[Entries with parts and joints]
[BEGIN]
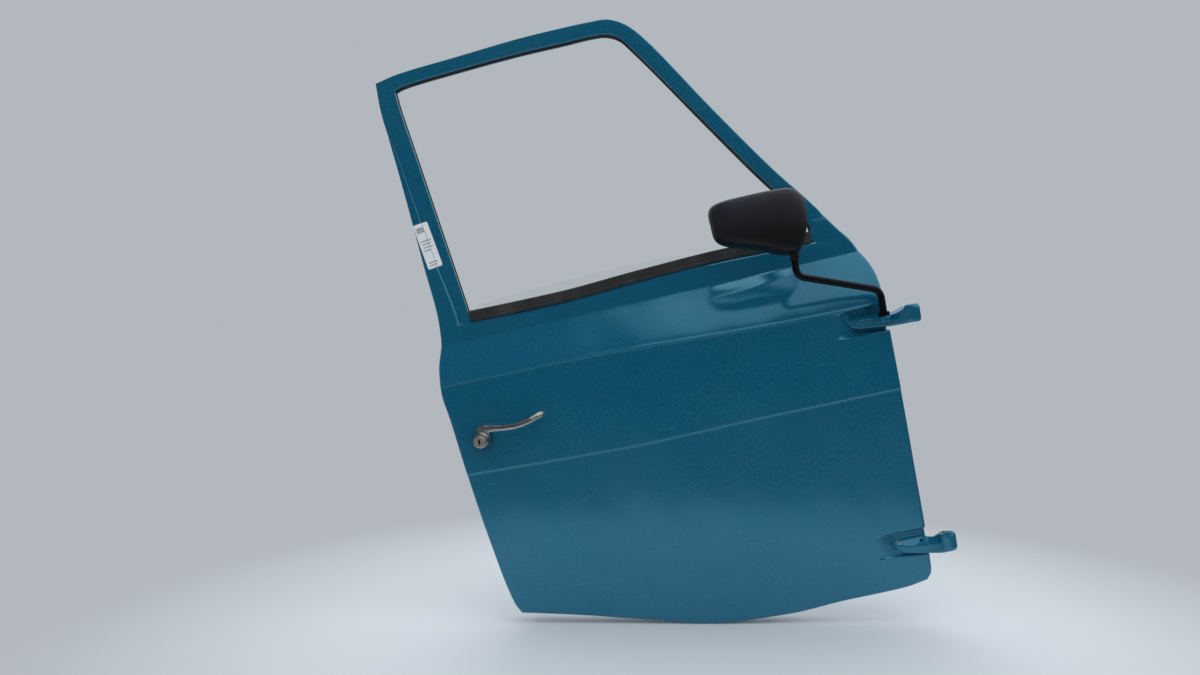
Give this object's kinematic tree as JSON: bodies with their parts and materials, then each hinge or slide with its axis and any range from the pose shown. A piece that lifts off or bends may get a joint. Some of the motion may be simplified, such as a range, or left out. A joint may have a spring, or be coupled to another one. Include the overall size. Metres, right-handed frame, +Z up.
{
  "type": "vehicle door",
  "caption": "Painted right-hand front door of a small van with window frame, winding glass, latch, turning handle, strap hinges and a mirror on a bent arm.",
  "frame": {"origin": "on the hinge axis, at mid height of the lower hinge's eye", "axes": "+X forwards along the vehicle, +Y into the vehicle (so -Y faces outwards), +Z up along the hinge axis"},
  "size_m": [0.8879, 0.2009, 1.1035],
  "materials": {
    "teal_paint": "gloss, dulled by dust and scratches",
    "black_rubber": "matt",
    "window_glass": "clear, dusty",
    "zinc_steel": "zinc plated",
    "bright_chrome": "bright",
    "black_plastic": "satin, grained",
    "black_enamel": "black, semi-gloss",
    "mirror_silver": "silvered",
    "nylon": "satin"
  },
  "bodies": {
    "door": {"outer_panel": "teal_paint", "inner_panel": "teal_paint", "window_frame": "teal_paint", "hinge_arm_upper": "teal_paint", "hinge_arm_lower": "teal_paint", "glass_run_channel": "black_rubber", "belt_seal_outer": "black_rubber", "belt_seal_inner": "black_rubber", "handle_gasket": "black_rubber", "guide_rail_rear": "zinc_steel", "guide_rail_front": "zinc_steel", "guide_bracket_rear": "zinc_steel", "guide_bracket_front": "zinc_steel", "winder_backplate": "zinc_steel", "winder_screw_1": "zinc_steel", "winder_screw_2": "zinc_steel", "winder_screw_3": "zinc_steel", "winder_screw_4": "zinc_steel", "latch_case": "zinc_steel", "hinge_plate_upper": "zinc_steel", "hinge_plate_lower": "zinc_steel", "hinge_bolt_upper_1": "zinc_steel", "hinge_bolt_upper_2": "zinc_steel", "hinge_bolt_lower_1": "zinc_steel", "hinge_bolt_lower_2": "zinc_steel", "crank_escutcheon": "black_plastic", "mirror_collar": "black_enamel"},
    "glass": {"window_glass": "window_glass", "setting_strip": "black_rubber", "setting_channel": "zinc_steel", "lift_rail": "zinc_steel"},
    "sector": {"sector_arm": "zinc_steel"},
    "roller": {"lift_roller": "nylon"},
    "winder": {"winder_pinion": "zinc_steel", "window_crank": "bright_chrome"},
    "knob": {"crank_knob": "black_plastic"},
    "handle": {"outer_handle": "bright_chrome", "square_spindle": "zinc_steel", "spindle_cam": "zinc_steel", "inner_lever": "black_plastic"},
    "lock": {"lock_barrel": "bright_chrome"},
    "fork": {"latch_fork": "zinc_steel"},
    "pawl": {"latch_pawl": "zinc_steel"},
    "mirror_support": {"mirror_arm": "black_enamel", "mirror_neck": "black_plastic"},
    "mirror_head": {"mirror_housing": "black_plastic", "mirror_glass": "mirror_silver"}
  },
  "joints": [
    {"name": "glass_slide", "type": "slide", "parent": "door", "child": "glass", "axis": [-0.168, 0, 0.9858], "range_m": [0, 0.4245]},
    {"name": "sector_turn", "type": "hinge", "parent": "door", "child": "sector", "pos_m": [-0.19997, 0.0793, 0.25931], "axis": [0, 1, 0], "range_deg": [0, 59.9]},
    {"name": "crank_turn", "type": "hinge", "parent": "door", "child": "winder", "pos_m": [-0.19997, 0.0793, 0.14131], "axis": [0, 1, 0], "range_deg": [-823, 0]},
    {"name": "roller_spin", "type": "hinge", "parent": "sector", "child": "roller", "pos_m": [-0.56414, 0.073, 0.05008], "axis": [0, 1, 0], "continuous": true},
    {"name": "knob_spin", "type": "hinge", "parent": "winder", "child": "knob", "pos_m": [-0.28598, 0.115, 0.20154], "axis": [0, 1, 0], "continuous": true},
    {"name": "handle_turn", "type": "hinge", "parent": "door", "child": "handle", "pos_m": [-0.77393, 0, 0.30098], "axis": [0, 1, 0], "range_deg": [0, 20], "stiffness_Nm_per_rad": 1, "springref_deg": -28.65},
    {"name": "lock_turn", "type": "hinge", "parent": "handle", "child": "lock", "pos_m": [-0.77393, -0.03, 0.30098], "axis": [0, -1, 0], "range_deg": [0, 90]},
    {"name": "pawl_turn", "type": "hinge", "parent": "door", "child": "pawl", "pos_m": [-0.80702, 0.054, 0.30523], "axis": [0.9888, 0, 0.1492], "range_deg": [0, 14.2]},
    {"name": "fork_turn", "type": "hinge", "parent": "door", "child": "fork", "pos_m": [-0.81209, 0.0625, 0.33885], "axis": [0.9888, 0, 0.1492], "range_deg": [-40, 0], "stiffness_Nm_per_rad": 0.05, "springref_deg": 34.38},
    {"name": "mirror_fold", "type": "hinge", "parent": "door", "child": "mirror_support", "pos_m": [-0.04859, -0.001, 0.404], "axis": [0, 0, 1], "range_deg": [0, 90]},
    {"name": "mirror_tilt", "type": "hinge", "parent": "mirror_support", "child": "mirror_head", "pos_m": [-0.19254, -0.045, 0.5343], "axis": [0, 0, 1], "range_deg": [-15, 40]}
  ],
  "couplings": [
    {"joint": "sector_turn", "follows": "glass_slide", "rad_per_m": 2.457},
    {"joint": "crank_turn", "follows": "glass_slide", "rad_per_m": -33.784},
    {"joint": "pawl_turn", "follows": "handle_turn", "ratio": 0.7}
  ]
}
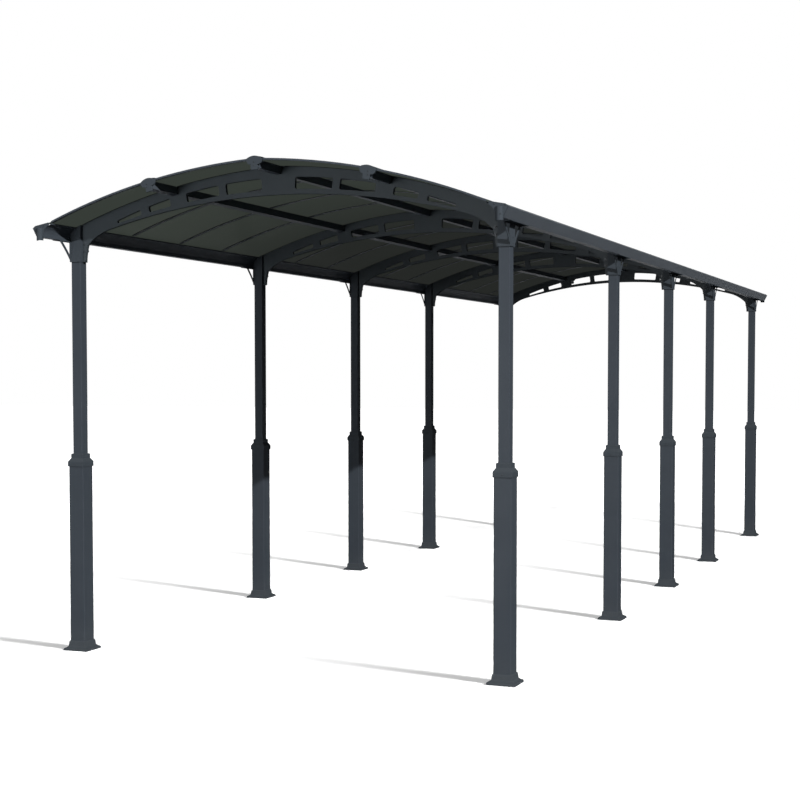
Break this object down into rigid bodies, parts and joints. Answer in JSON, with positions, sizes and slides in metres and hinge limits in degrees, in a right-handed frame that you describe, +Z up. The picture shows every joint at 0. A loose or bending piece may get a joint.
[END]
### [SHORT PROBLEM]
Each line of the listing should be copied exactly.

### [EXERCISE RESPONSE]
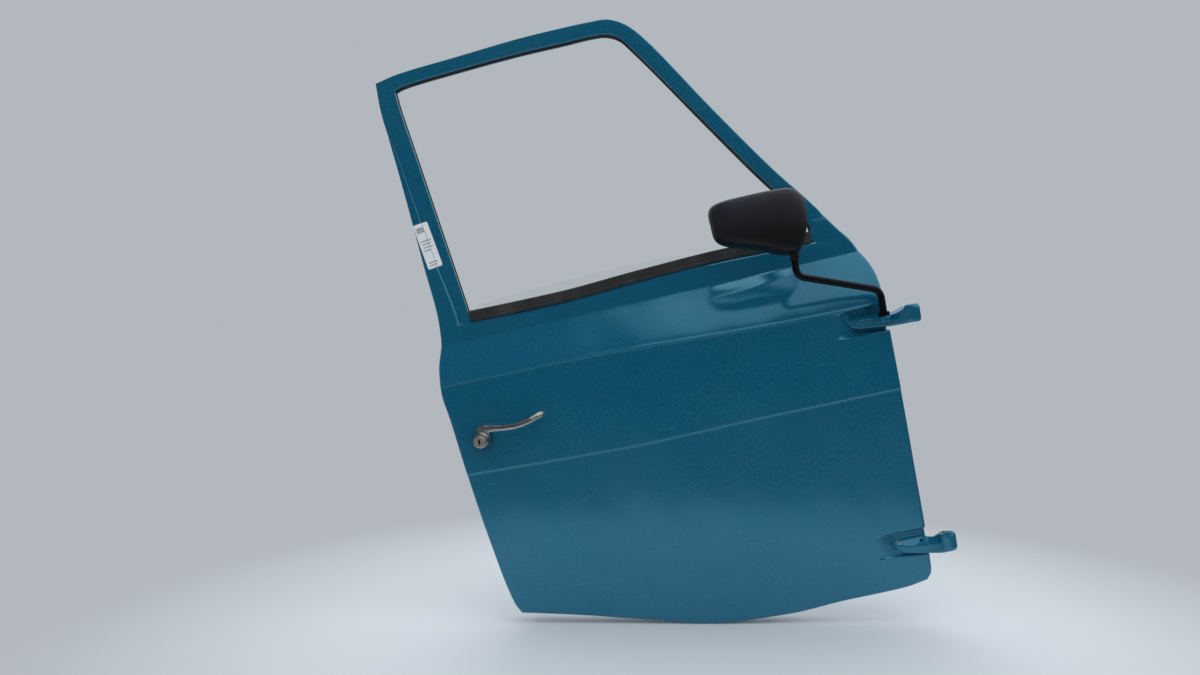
Give this object's kinematic tree as JSON: bodies with their parts and materials, then each hinge or slide with its axis and any range from the pose shown. A piece that lifts off or bends may get a joint. Some of the motion may be simplified, such as a range, or left out. A joint may have a spring, or be coupled to another one. Include the overall size. Metres, right-handed frame, +Z up.
{
  "type": "vehicle door",
  "caption": "Painted right-hand front door of a small van with window frame, winding glass, latch, turning handle, strap hinges and a mirror on a bent arm.",
  "frame": {"origin": "on the hinge axis, at mid height of the lower hinge's eye", "axes": "+X forwards along the vehicle, +Y into the vehicle (so -Y faces outwards), +Z up along the hinge axis"},
  "size_m": [0.8879, 0.2009, 1.1035],
  "materials": {
    "teal_paint": "gloss, dulled by dust and scratches",
    "black_rubber": "matt",
    "window_glass": "clear, dusty",
    "zinc_steel": "zinc plated",
    "bright_chrome": "bright",
    "black_plastic": "satin, grained",
    "black_enamel": "black, semi-gloss",
    "mirror_silver": "silvered",
    "nylon": "satin"
  },
  "bodies": {
    "door": {"outer_panel": "teal_paint", "inner_panel": "teal_paint", "window_frame": "teal_paint", "hinge_arm_upper": "teal_paint", "hinge_arm_lower": "teal_paint", "glass_run_channel": "black_rubber", "belt_seal_outer": "black_rubber", "belt_seal_inner": "black_rubber", "handle_gasket": "black_rubber", "guide_rail_rear": "zinc_steel", "guide_rail_front": "zinc_steel", "guide_bracket_rear": "zinc_steel", "guide_bracket_front": "zinc_steel", "winder_backplate": "zinc_steel", "winder_screw_1": "zinc_steel", "winder_screw_2": "zinc_steel", "winder_screw_3": "zinc_steel", "winder_screw_4": "zinc_steel", "latch_case": "zinc_steel", "hinge_plate_upper": "zinc_steel", "hinge_plate_lower": "zinc_steel", "hinge_bolt_upper_1": "zinc_steel", "hinge_bolt_upper_2": "zinc_steel", "hinge_bolt_lower_1": "zinc_steel", "hinge_bolt_lower_2": "zinc_steel", "crank_escutcheon": "black_plastic", "mirror_collar": "black_enamel"},
    "glass": {"window_glass": "window_glass", "setting_strip": "black_rubber", "setting_channel": "zinc_steel", "lift_rail": "zinc_steel"},
    "sector": {"sector_arm": "zinc_steel"},
    "roller": {"lift_roller": "nylon"},
    "winder": {"winder_pinion": "zinc_steel", "window_crank": "bright_chrome"},
    "knob": {"crank_knob": "black_plastic"},
    "handle": {"outer_handle": "bright_chrome", "square_spindle": "zinc_steel", "spindle_cam": "zinc_steel", "inner_lever": "black_plastic"},
    "lock": {"lock_barrel": "bright_chrome"},
    "fork": {"latch_fork": "zinc_steel"},
    "pawl": {"latch_pawl": "zinc_steel"},
    "mirror_support": {"mirror_arm": "black_enamel", "mirror_neck": "black_plastic"},
    "mirror_head": {"mirror_housing": "black_plastic", "mirror_glass": "mirror_silver"}
  },
  "joints": [
    {"name": "glass_slide", "type": "slide", "parent": "door", "child": "glass", "axis": [-0.168, 0, 0.9858], "range_m": [0, 0.4245]},
    {"name": "sector_turn", "type": "hinge", "parent": "door", "child": "sector", "pos_m": [-0.19997, 0.0793, 0.25931], "axis": [0, 1, 0], "range_deg": [0, 59.9]},
    {"name": "crank_turn", "type": "hinge", "parent": "door", "child": "winder", "pos_m": [-0.19997, 0.0793, 0.14131], "axis": [0, 1, 0], "range_deg": [-823, 0]},
    {"name": "roller_spin", "type": "hinge", "parent": "sector", "child": "roller", "pos_m": [-0.56414, 0.073, 0.05008], "axis": [0, 1, 0], "continuous": true},
    {"name": "knob_spin", "type": "hinge", "parent": "winder", "child": "knob", "pos_m": [-0.28598, 0.115, 0.20154], "axis": [0, 1, 0], "continuous": true},
    {"name": "handle_turn", "type": "hinge", "parent": "door", "child": "handle", "pos_m": [-0.77393, 0, 0.30098], "axis": [0, 1, 0], "range_deg": [0, 20], "stiffness_Nm_per_rad": 1, "springref_deg": -28.65},
    {"name": "lock_turn", "type": "hinge", "parent": "handle", "child": "lock", "pos_m": [-0.77393, -0.03, 0.30098], "axis": [0, -1, 0], "range_deg": [0, 90]},
    {"name": "pawl_turn", "type": "hinge", "parent": "door", "child": "pawl", "pos_m": [-0.80702, 0.054, 0.30523], "axis": [0.9888, 0, 0.1492], "range_deg": [0, 14.2]},
    {"name": "fork_turn", "type": "hinge", "parent": "door", "child": "fork", "pos_m": [-0.81209, 0.0625, 0.33885], "axis": [0.9888, 0, 0.1492], "range_deg": [-40, 0], "stiffness_Nm_per_rad": 0.05, "springref_deg": 34.38},
    {"name": "mirror_fold", "type": "hinge", "parent": "door", "child": "mirror_support", "pos_m": [-0.04859, -0.001, 0.404], "axis": [0, 0, 1], "range_deg": [0, 90]},
    {"name": "mirror_tilt", "type": "hinge", "parent": "mirror_support", "child": "mirror_head", "pos_m": [-0.19254, -0.045, 0.5343], "axis": [0, 0, 1], "range_deg": [-15, 40]}
  ],
  "couplings": [
    {"joint": "sector_turn", "follows": "glass_slide", "rad_per_m": 2.457},
    {"joint": "crank_turn", "follows": "glass_slide", "rad_per_m": -33.784},
    {"joint": "pawl_turn", "follows": "handle_turn", "ratio": 0.7}
  ]
}
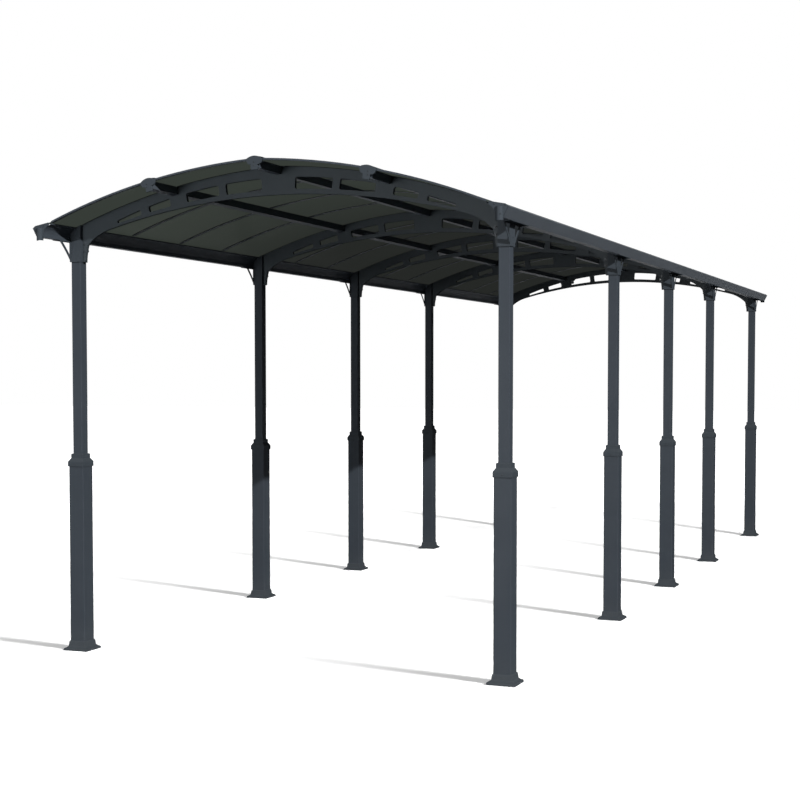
Break this object down into rigid bodies, parts and joints. Answer in JSON, with positions, sizes and slides in metres and hinge limits in degrees, in a right-handed frame that you describe, +Z up. The picture shows every joint at 0. A loose or bending piece may get a joint.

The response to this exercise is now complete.